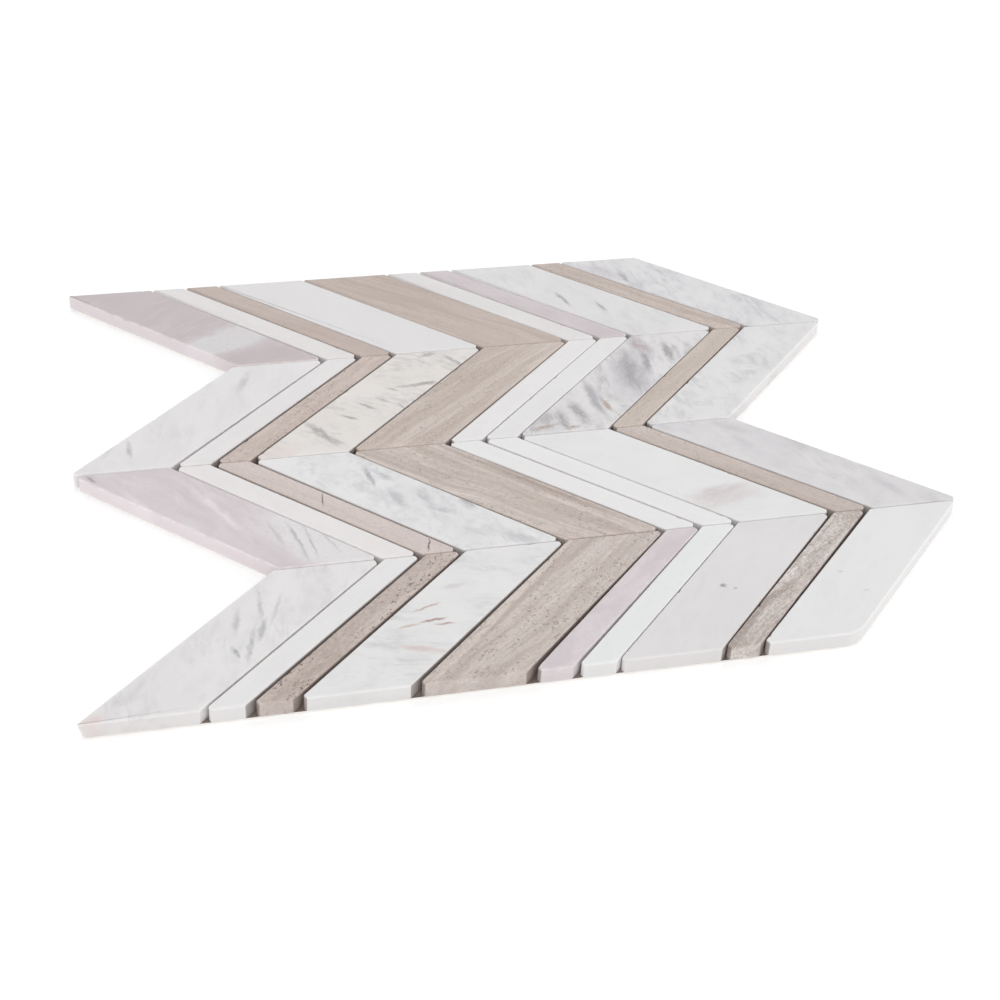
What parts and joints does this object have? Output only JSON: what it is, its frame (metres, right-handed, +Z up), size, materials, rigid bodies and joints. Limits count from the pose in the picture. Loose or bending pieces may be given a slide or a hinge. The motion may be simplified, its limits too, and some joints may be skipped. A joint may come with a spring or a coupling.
{
  "type": "marble chevron mosaic tile sheet",
  "caption": "Flat chevron mosaic sheet: slanted white and wood-grain marble strips laid point to point in rows on a net backing.",
  "frame": {"origin": "centre of the sheet's bounding box in plan, on the underside of the net backing", "axes": "+X across the strips of a row, the way the chevrons' right-hand tips point; +Y from the front row to the back row; +Z up out of the polished faces"},
  "size_m": [0.3712, 0.3044, 0.0076],
  "materials": {
    "veined_white_marble": "polished, grey and mauve veins",
    "pure_white_marble": "polished, fine crystalline white",
    "woodgrain_marble": "polished, straight grey-brown grain",
    "glass_fibre_net": "open glass-fibre net in dried adhesive"
  },
  "bodies": {
    "root": {"net_backing": "glass_fibre_net", "row1_a_veined": "veined_white_marble", "row1_b_white": "pure_white_marble", "row1_c_woodgrain": "woodgrain_marble", "row1_d_veined": "veined_white_marble", "row1_e_woodgrain": "woodgrain_marble", "row1_f_white": "pure_white_marble", "row1_g_white": "pure_white_marble", "row1_h_veined": "veined_white_marble", "row1_i_woodgrain": "woodgrain_marble", "row1_j_veined": "veined_white_marble", "row2_a_veined": "veined_white_marble", "row2_b_white": "pure_white_marble", "row2_c_woodgrain": "woodgrain_marble", "row2_d_veined": "veined_white_marble", "row2_e_woodgrain": "woodgrain_marble", "row2_f_white": "pure_white_marble", "row2_g_white": "pure_white_marble", "row2_h_veined": "veined_white_marble", "row2_i_woodgrain": "woodgrain_marble", "row2_j_veined": "veined_white_marble", "row3_a_veined": "veined_white_marble", "row3_b_white": "pure_white_marble", "row3_c_woodgrain": "woodgrain_marble", "row3_d_veined": "veined_white_marble", "row3_e_woodgrain": "woodgrain_marble", "row3_f_white": "pure_white_marble", "row3_g_white": "pure_white_marble", "row3_h_veined": "veined_white_marble", "row3_i_woodgrain": "woodgrain_marble", "row3_j_veined": "veined_white_marble", "row4_a_veined": "veined_white_marble", "row4_b_white": "pure_white_marble", "row4_c_woodgrain": "woodgrain_marble", "row4_d_veined": "veined_white_marble", "row4_e_woodgrain": "woodgrain_marble", "row4_f_white": "pure_white_marble", "row4_g_white": "pure_white_marble", "row4_h_veined": "veined_white_marble", "row4_i_woodgrain": "woodgrain_marble", "row4_j_veined": "veined_white_marble"}
  },
  "joints": []
}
------------
**Task directions:** Each line of the material should be duplicated exactly, please.

**Exercise answer:**
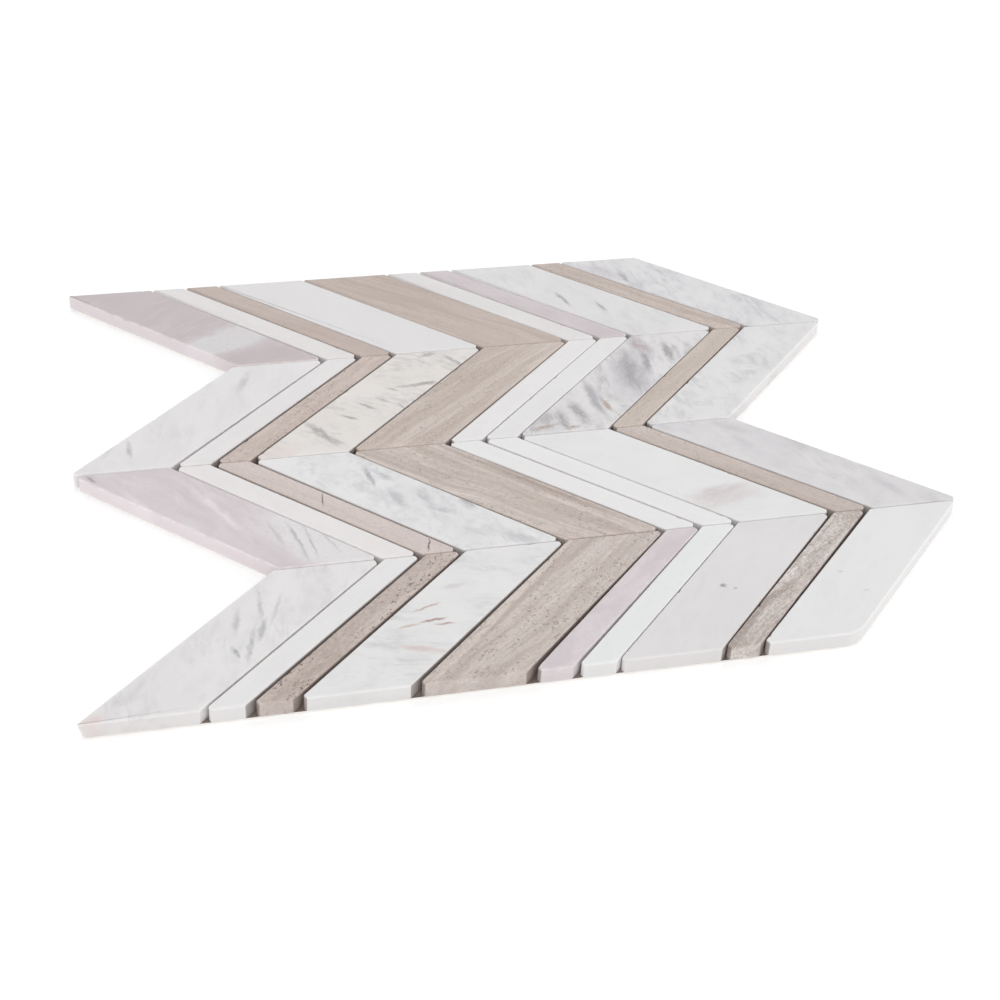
What parts and joints does this object have? Output only JSON: what it is, its frame (metres, right-handed, +Z up), size, materials, rigid bodies and joints. Limits count from the pose in the picture. Loose or bending pieces may be given a slide or a hinge. The motion may be simplified, its limits too, and some joints may be skipped. A joint may come with a spring or a coupling.
{
  "type": "marble chevron mosaic tile sheet",
  "caption": "Flat chevron mosaic sheet: slanted white and wood-grain marble strips laid point to point in rows on a net backing.",
  "frame": {"origin": "centre of the sheet's bounding box in plan, on the underside of the net backing", "axes": "+X across the strips of a row, the way the chevrons' right-hand tips point; +Y from the front row to the back row; +Z up out of the polished faces"},
  "size_m": [0.3712, 0.3044, 0.0076],
  "materials": {
    "veined_white_marble": "polished, grey and mauve veins",
    "pure_white_marble": "polished, fine crystalline white",
    "woodgrain_marble": "polished, straight grey-brown grain",
    "glass_fibre_net": "open glass-fibre net in dried adhesive"
  },
  "bodies": {
    "root": {"net_backing": "glass_fibre_net", "row1_a_veined": "veined_white_marble", "row1_b_white": "pure_white_marble", "row1_c_woodgrain": "woodgrain_marble", "row1_d_veined": "veined_white_marble", "row1_e_woodgrain": "woodgrain_marble", "row1_f_white": "pure_white_marble", "row1_g_white": "pure_white_marble", "row1_h_veined": "veined_white_marble", "row1_i_woodgrain": "woodgrain_marble", "row1_j_veined": "veined_white_marble", "row2_a_veined": "veined_white_marble", "row2_b_white": "pure_white_marble", "row2_c_woodgrain": "woodgrain_marble", "row2_d_veined": "veined_white_marble", "row2_e_woodgrain": "woodgrain_marble", "row2_f_white": "pure_white_marble", "row2_g_white": "pure_white_marble", "row2_h_veined": "veined_white_marble", "row2_i_woodgrain": "woodgrain_marble", "row2_j_veined": "veined_white_marble", "row3_a_veined": "veined_white_marble", "row3_b_white": "pure_white_marble", "row3_c_woodgrain": "woodgrain_marble", "row3_d_veined": "veined_white_marble", "row3_e_woodgrain": "woodgrain_marble", "row3_f_white": "pure_white_marble", "row3_g_white": "pure_white_marble", "row3_h_veined": "veined_white_marble", "row3_i_woodgrain": "woodgrain_marble", "row3_j_veined": "veined_white_marble", "row4_a_veined": "veined_white_marble", "row4_b_white": "pure_white_marble", "row4_c_woodgrain": "woodgrain_marble", "row4_d_veined": "veined_white_marble", "row4_e_woodgrain": "woodgrain_marble", "row4_f_white": "pure_white_marble", "row4_g_white": "pure_white_marble", "row4_h_veined": "veined_white_marble", "row4_i_woodgrain": "woodgrain_marble", "row4_j_veined": "veined_white_marble"}
  },
  "joints": []
}